Shree Cement rating – ‘Buy’: Robust second quarter for the company

By: |
November 21, 2020 2:03 AM

New capacities to drive growth; EPS raised by 36% for FY21e and 13-15% for FY22-23e; upgraded to Buy with TP up to Rs 27,500

Raise Ebitda/earnings and target price to Rs 27,500; upgrade to Buy

SRCM’s Standalone EBITDA at Rs 9.9 bn (+17% y-o-y, +41% q-o-q) came in 10%/ 20% above our forecast/ Bloomberg consensus estimate, driven by higher volume (+14% y-o-y vs our estimate of +12% y-o-y) and 1% higher blended realisations at Rs 231/bag (vs estimate of Rs 229/bag). Overall per unit costs at Rs 3,114 (-9% y-o-y, -6% q-o-q) were also 2% below estimates. With higher realisation and lower opex, blended Ebitda at Rs 1,513/t (+3% y-o-y, +6% q-q) was 8% above estimate of Rs 1,403/t.

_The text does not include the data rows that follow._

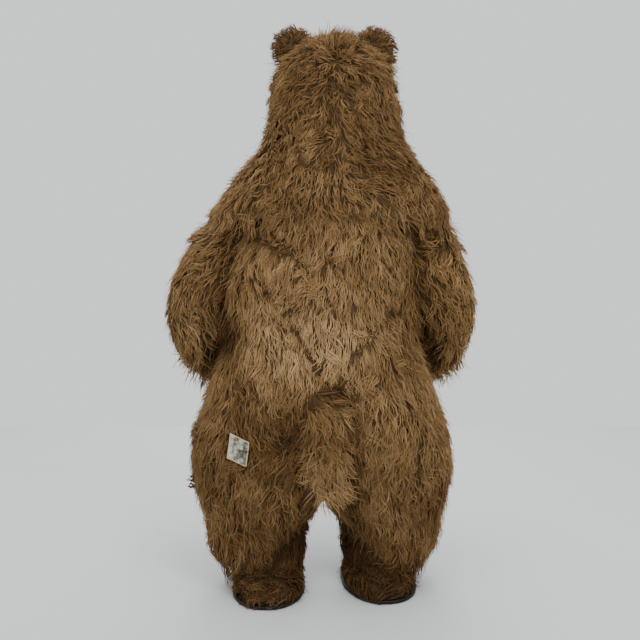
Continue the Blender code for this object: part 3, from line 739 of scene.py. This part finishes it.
def scatter(mesh, density):
    """Random points of a mesh with its smoothed normals, evenly by area."""
    mesh.calc_loop_triangles()
    corners = np.empty(len(mesh.loop_triangles) * 3, np.int64)
    mesh.loop_triangles.foreach_get("vertices", corners)
    corners = corners.reshape(-1, 3)
    places, outward = corners_of(mesh)
    a, b, c = (places[corners[:, n]] for n in range(3))
    areas = np.linalg.norm(np.cross(b - a, c - a), axis=1) / 2
    count = int(areas.sum() * density * DENSITY_SHARE)
    picks = rng.choice(len(areas), count, p=areas / areas.sum())
    r, s = np.sqrt(rng.random(count)), rng.random(count)
    weights = np.stack((1 - r, r * (1 - s), r * s), 1)[:, :, None]
    points = (places[corners[picks]] * weights).sum(1)
    return points, unit((outward[corners[picks]] * weights).sum(1))


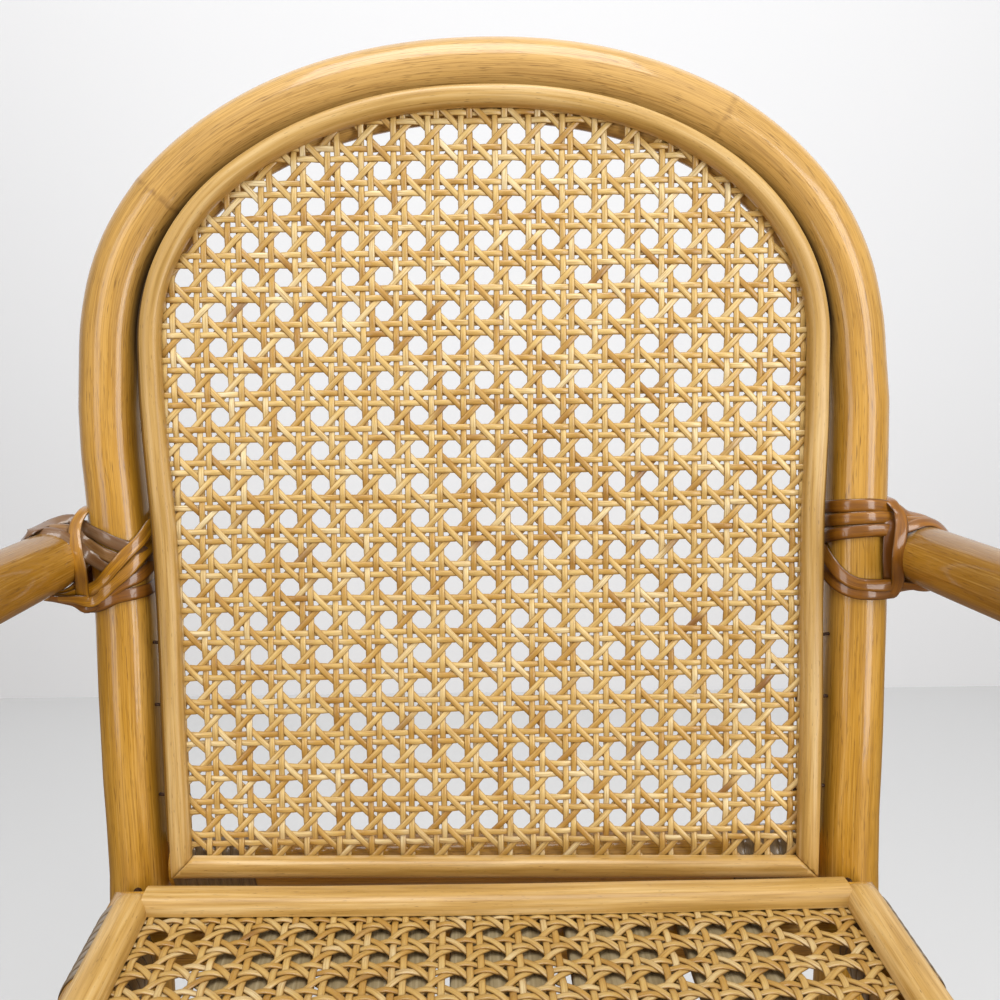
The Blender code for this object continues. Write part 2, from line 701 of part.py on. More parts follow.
def round_place(centre, axis, first, radius, angle):
    """A place on a circle about an axis, and the direction out of the circle there."""
    first = (first - axis * first.dot(axis)).normalized()
    outward = first * math.cos(angle) + axis.cross(first) * math.sin(angle)
    return centre + outward * radius, outward


def helix(centre, axis, first, radius, turns, sense=1, start_angle=0.0):
    """Places and outward directions of a strip wound about an axis."""
    places = []
    for i in range(round(turns * TURN_STEPS) + 1):
        angle = start_angle + sense * math.tau * i / TURN_STEPS
        middle = centre + axis * (PEEL_PITCH * i / TURN_STEPS)
        places.append(round_place(middle, axis, first, radius, angle))
    return places


def least_gap(rings):
    """The least distance between corners that lie more than half a turn apart on the strip."""
    least = math.inf
    for i, ring in enumerate(rings):
        for other in rings[i + TURN_STEPS // 2 + 1:]:
            for corner in ring:
                least = min(least, min((corner - place).length for place in other))
    return least


def binding(name, places, colour):
    """One unbroken strip of peel along its places, its flat side on what it binds."""
    path = [place for place, _ in places]
    ups = [outward for _, outward in places]
    section = strip_section(PEEL_WIDTH, PEEL_THICKNESS)
    gap = least_gap(swept_rings(path, section, ups))
    print(name, "least gap to itself, mm", round(gap * 1000, 2))
    finish(sweep(name, path, section, ups), colour, 0.3)


def smooth_step(t):
    return t * t * (3 - 2 * t)


def along_path(path, distance):
    """The place at a distance along a path, and the path's direction there."""
    for first, second in zip(path, path[1:]):
        step = (second - first).length
        if distance <= step:
            return first.lerp(second, distance / step), (second - first).normalized()
        distance -= step
    return path[-1], (path[-1] - path[-2]).normalized()


def clear_of_arm(place, outward, across, joint, arm):
    """Moves a place on a strip away from the arm until both edges of the strip clear it."""
    room = ARM_RADIUS * TURN_SLACK + CLEARANCE
    move = Vector((0, 0, 0))
    for edge in (-PEEL_WIDTH / 2, PEEL_WIDTH / 2):
        corner = place + across * edge - joint
        forward = corner.dot(arm)
        away = corner - arm * forward
        if forward > -ARM_REAR_REACH and away.length < room:
            push = away.normalized() * (room - away.length)
            move = push if push.length > move.length else move
    return place + move, outward


def build_arm_binding(side, sign):
    """Peel wound round the post: under the arm, twice on a slant, and above the arm."""
    joint = post_at_arm(sign)
    arm = arm_direction(sign)
    radius = POLE_RADIUS * TURN_SLACK + CLEARANCE
    pass_drop = ARM_RADIUS * TURN_SLACK + PEEL_WIDTH / 2 + 2 * PEEL_GAP
    slant = ARM_BINDING_SLANT * PEEL_PITCH
    outers = [-pass_drop - slant - PEEL_PITCH * n for n in range(ARM_BINDING_LOWER_TURNS, 0, -1)]
    inners = [outer + PEEL_PITCH / 2 for outer in outers]
    outers += [-pass_drop - slant, -pass_drop]
    inners += [pass_drop - slant, pass_drop]
    for turn in range(ARM_BINDING_UPPER_TURNS):
        outers.append(pass_drop + PEEL_PITCH * (turn + 0.5))
        inners.append(pass_drop + PEEL_PITCH * (turn + 1))
    heights = [height for pair in zip(outers, inners) for height in pair]
    half = TURN_STEPS // 2
    places = []
    for i in range((len(heights) - 1) * half + 1):
        number = min(i // half, len(heights) - 2)
        share = (1 - math.cos(math.pi * (i / half - number))) / 2
        height = heights[number] + (heights[number + 1] - heights[number]) * share
        middle = joint + BACK_UP * height
        places.append(round_place(middle, BACK_UP, ACROSS * sign, radius,
                                  sign * math.pi * i / half))
    path = [place for place, _ in places]
    moved = []
    for (place, outward), direction in zip(places, directions_along(path)):
        moved.append(clear_of_arm(place, outward, direction.cross(outward), arm_start(sign), arm))
    binding("arm_binding_" + side, moved, PEEL_COLOUR)


def build_arm_collar(side, sign):
    """Peel wound round the arm in front of the post."""
    path = arm_places(sign)
    radius = ARM_RADIUS * TURN_SLACK + CLEARANCE
    places = []
    for i in range(ARM_COLLAR_TURNS * TURN_STEPS + 1):
        run = ARM_REAR_REACH + ARM_COLLAR_STANDOFF + PEEL_PITCH * i / TURN_STEPS
        middle, direction = along_path(path, run)
        places.append(round_place(middle, direction, UP, radius, math.tau * i / TURN_STEPS))
    binding("arm_collar_" + side, places, PEEL_COLOUR)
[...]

Rural and semi urban housing demand remains strong while infra demand has picked up. We expect demand recovery to accelerate further post festive period. We increase our FY21F/22F/23F cement volume assumptions by 14%/11%/8% and now assume 3% y-y growth in FY21F, followed by 17%/12% y-y growth in FY22-23F. We expect higher realisations to offset cost inflation and record-high Ebitda margins to sustain.

New capacities to drive above industry growth
SRCM has been gaining market share driven by ramp-up of newer capacities. Compared to ~6-12% y-o-y decline for large cap peers over past 12 months, SRCM’s volumes were up 1% y-o-y despite COVID-19 lockdowns. Now, with the commissioning of new 6mt capacity by Dec-20, we expect further market share gains for SRCM.

Recently announced clinker line-3 at Raipur should provide further headroom for growth in fast-growing East India. Further, management highlighted plans to increase grinding capacity from ~40mt to ~57mt over next three years and subsequently to ~80mt over the next 6-7 years.

Raise Ebitda/earnings and target price to Rs 27,500; upgrade to Buy

Driven by higher cement volumes and lower costs, we raise our FY21F/22F/23F core Ebitda by 16%/ 12%/9%, while earnings increase by sharp 36% in FY21F due to lower depreciation and by 13-15% for FY22-23F. We now expect 35% y-o-y EPS growth in FY21F followed by 20%/26% y-o-y growth in FY22-23F, for a 27% FY20-23F EPS CAGR. With above-industry growth rates and profitability, we now value SRCM on 17x Dec-22F EV/Ebitda (earlier 16x Sep-22F EV/Ebitda).

Driven by our Ebitda/multiple increases and roll-forward of valuations, we raise our TP to Rs 27,500 (from Rs 22,000), implying 17% upside. With an improved outlook and recent underperformance vs peers, we upgrade SRCM to Buy (from Neutral). The stock currently trades at 17.6x FY22F EV/Ebitda.